Enquanto G. William Domhoff (1936), professor de psicologia e sociologia da Universidade da California, defende que o poder político e económico nos EUA está nas mãos de uma classe elitista que detem a propriedade de grandes estruturas geradoras de proveitos, como bancos e corporações, James Burnham (1905-1987) defende que todo o poder funcional está nas mãos de gestores e não de políticos ou homens de negócios, separando propriedade de controle.

O sociólogo, político, cientista político Ralf Dahrendorf (1929-2009), membro dos parlamentos alemão e britânico, afirma que devido ao elevado nível de competência requerido da atividade política, um partido político tende a tornar-se de facto um forncedor de “serviços políticos” na administração pública local e nacional. Durante uma campanha eleitoral cada partido tenta convencer os eleitores que será o melhor gestor dos negócios do Estado. Deste modo, os partidos deveriam ser registados como empresas fornecedoras de serviços, que incluiriam representantes da classe dirigente, enquanto a classe dirigida escolheria a empresa que melhor serviria os seus interesses.

Gaetano Mosca (1858-1941), cientista politico e jornalista italiano que como Vilfredo Pareto e Robert Michels fez parte da Escola Italiana de Elitistas, considera que as elites são uma minoria organizada e as massas uma maioria não organizada. E divide o mundo em dois grupos: a classe dirigente, composta por uma elite e várias sub-elites, e a classe dirigida.
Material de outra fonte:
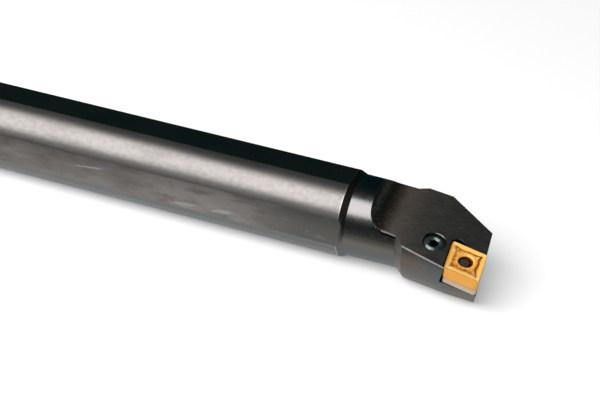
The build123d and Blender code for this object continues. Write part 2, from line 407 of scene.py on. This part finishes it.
# Dark tool steel, with the finish that each tool left on it. A noise is its scale along each axis, detail
# and roughness. A pair is where a tone starts and where it is full, by place or by a noise's value, and a
# band is its middle, half its width and its border. One number more is the strength.
steel = {
    "cloud": ((0.035, 0.11, 0.11), 4.0, 0.6),
    "patch": ((0.09, 0.30, 0.30), 5.0, 0.65),
    "mottle": ((0.55, 0.8, 0.8), 3.0, 0.6),
    "streaks": ((0.20, 2.4, 2.4), 3.0, 0.6),
    "turned": ((6.0, 0.12, 0.12), 2.0, 0.5),
    "grain": ((2.6, 2.6, 2.6), 3.0, 0.6),
    # Ground shank, with painted shade darker and cooler towards the bottom
    "ground": colour(0.198, 0.181, 0.172),
    "groundLow": colour(0.120, 0.126, 0.127),
    "groundLowAt": (-4.0, -7.0),
    "groundDull": colour(0.125, 0.122, 0.118),
    "groundClouds": (0.52, 0.72, 0.5),
    "groundMottle": (0.34, 0.74, 0.42),
    "groundRough": 0.325,
    # Side flat, its middle and front, and painted highlights along the lines where it meets the round
    "specks": ((-6.0, 1.5), (-3.0, -4.0), (-72.0, 5.0), (-34.0, 3.0), (-51.0, -2.5)),
    "speckRim": (0.45, 0.20),
    # Side flat, its middle and front, and the rubbed lines where it meets the round
    "side": colour(0.165, 0.150, 0.140),
    "sideMiddle": colour(0.215, 0.200, 0.190),
    "sideMiddleBand": (-50.0, 12.0, 26.0),
    "sideFront": colour(0.102, 0.103, 0.098),
    "sideFrontAt": (-48.0, -8.0),
    "sideStain": colour(0.120, 0.100, 0.088),
    "sideStainPatches": (0.48, 0.70, 0.7),
    "sideScuff": colour(0.270, 0.285, 0.285),
    "sideScuffPatches": (0.50, 0.36, 0.22),
    "sideEdgeHighlight": colour(0.190, 0.250, 0.255),
    "sideEdgeHighlightBand": (5.52, 0.08, 0.14),
    "sideEdgeHighlightGrain": (0.35, 0.60),
    "sideEdgeHighlightFrom": (-60.0, -20.0, 0.8),
    "sideRough": 0.30,
    # Scuffs: along, height, half their length and half their height
    "scuff": colour(0.340, 0.375, 0.380),
    "scuffs": ((-59.0, -4.1, 6.0, 0.75), (-44.5, -3.4, 5.0, 0.95), (-98.0, 1.2, 7.0, 0.5)),
    "scuffSlope": 0.12,
    "scuffRim": (1.1, 0.4, 0.8),
    "scuffStreaks": (0.36, 0.56),
    # Shoulder, with painted shade: dark above, paler below and at its end towards the shank
    "shoulder": colour(0.038, 0.031, 0.028),
    "shoulderLow": colour(0.115, 0.122, 0.119),
    "shoulderLowAt": (1.5, -4.0),
    "shoulderPaleEndAt": (0.9, 0.4, 0.8),
    "shoulderPaleEndHeight": (7.0, 5.0),
    "shoulderRough": 0.45,
    # A painted highlight along the shoulder's edge
    "shoulderEdgeBand": (-0.65, 0.10, 0.15, 0.7),
    # Turned neck, toned by height as painted light: lighter on top, painted dark reflection bands below the
    # highlight, and painted shade darker and bluer towards the bottom
    "neck": colour(0.178, 0.166, 0.166),
    "neckMiddle": colour(0.135, 0.125, 0.113),
    "neckTopAt": (1.0, 6.0),
    "neckDark": colour(0.078, 0.077, 0.068),
    "neckDarkBelow": (2.5, 1.3),
    "neckDarkAbove": (-2.6, 0.2),
    "neckTealReflection": colour(0.024, 0.050, 0.050),
    "neckTealReflectionMottle": (0.36, 0.66, 0.6),
    "neckTealReflectionBand": (3.7, 0.9, 1.5),
    "neckLow": colour(0.106, 0.113, 0.115),
    "neckLowAt": (-2.0, -6.0),
    "neckBottom": colour(0.074, 0.084, 0.088),
    "neckBottomAt": (-5.0, -9.5),
    "neckRough": 0.25,
    "neckRougherAt": (6.0, 3.0, 0.08),
    # Burr along the edge of the milled face, painted as a highlight, with its painted shadow
    "burrAcross": (6.0, 8.0),
    "burrAlongBand": (17.8, 2.6, 0.4),
    "burrBand": (-0.15, 0.20, 0.12),
    "burrShadowBand": (-0.80, 0.20, 0.30, 0.85),
    "burrRough": 0.35,
    # Head
    "head": colour(0.120, 0.119, 0.113),
    "headRust": colour(0.140, 0.108, 0.092),
    "headRustPatches": (0.48, 0.62),
    "headBlue": colour(0.096, 0.116, 0.119),
    "headBluePatches": (0.47, 0.36),
    "headDark": colour(0.072, 0.068, 0.064),
    "headDarkClouds": (0.50, 0.66, 0.4),
    "headDarkMottle": (0.50, 0.72, 0.3),
    "headRough": 0.42,
    # Milled top face, and painted shade darkening into its scoop
    "milled": colour(0.300, 0.232, 0.200),
    "milledFront": colour(0.186, 0.170, 0.148),
    "milledFrontAt": (18.0, 30.0),
    "scoop": colour(0.092, 0.063, 0.044),
    "scoopAt": (4.0, -0.6),
    "scoopBack": colour(0.030, 0.036, 0.029),
    "scoopBackAt": (0.2, -3.4),
    "streak": colour(0.40, 0.36, 0.34),
    "paleStreaks": (0.52, 0.74, 0.5),
    "darkStreaks": (0.46, 0.30, 0.35),
    "milledRough": 0.55,
    "milledFrontRough": 0.47,
    "milledRoughAt": (18.0, 44.0),
    "holeRough": 0.30,
    # Worn and dusty places with painted highlights on edges, and dark streaks with painted shade in
    # recesses, under the burr and beside the insert
    "wornAndSheen": colour(0.36, 0.35, 0.34),
    "grimeAndShade": colour(0.012, 0.010, 0.010),
    "pocketShade": (0.95, 0.25, 0.9),
    # Unevenness
    "cloudRough": 0.14,
    "mottleRough": 0.12,
    "turnedMarks": 1.6,
    "grainMarks": 0.5,
    "relief": 0.15,
    "reliefDepth": 0.02 * mm,
    "edgeRadius": 0.15 * mm,
}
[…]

Mosca defende que as elites têm superioridade intelectual, moral e material que é tida em grande estima e com influência. Todavia, em Portugal nada disto é evidente, nada é claro. Com raras exceções, em particular a do Presidente da República, é difícil encontrar role models de superioridade intelectual e moral que incutam estima. E vários dos mais famosos exemplos de superioridade material são-no pelos piores motivos incutindo vergonha e rejeição. Retomando a ideia de António Horta Osório, dificilmente os portugueses conseguirão perceber quem são exatamente as nossas elites, que valores representam, que exemplos fornecem, para onde levam Portugal e os portugueses – os números não deixam antever um bom destino para a classe dirigida.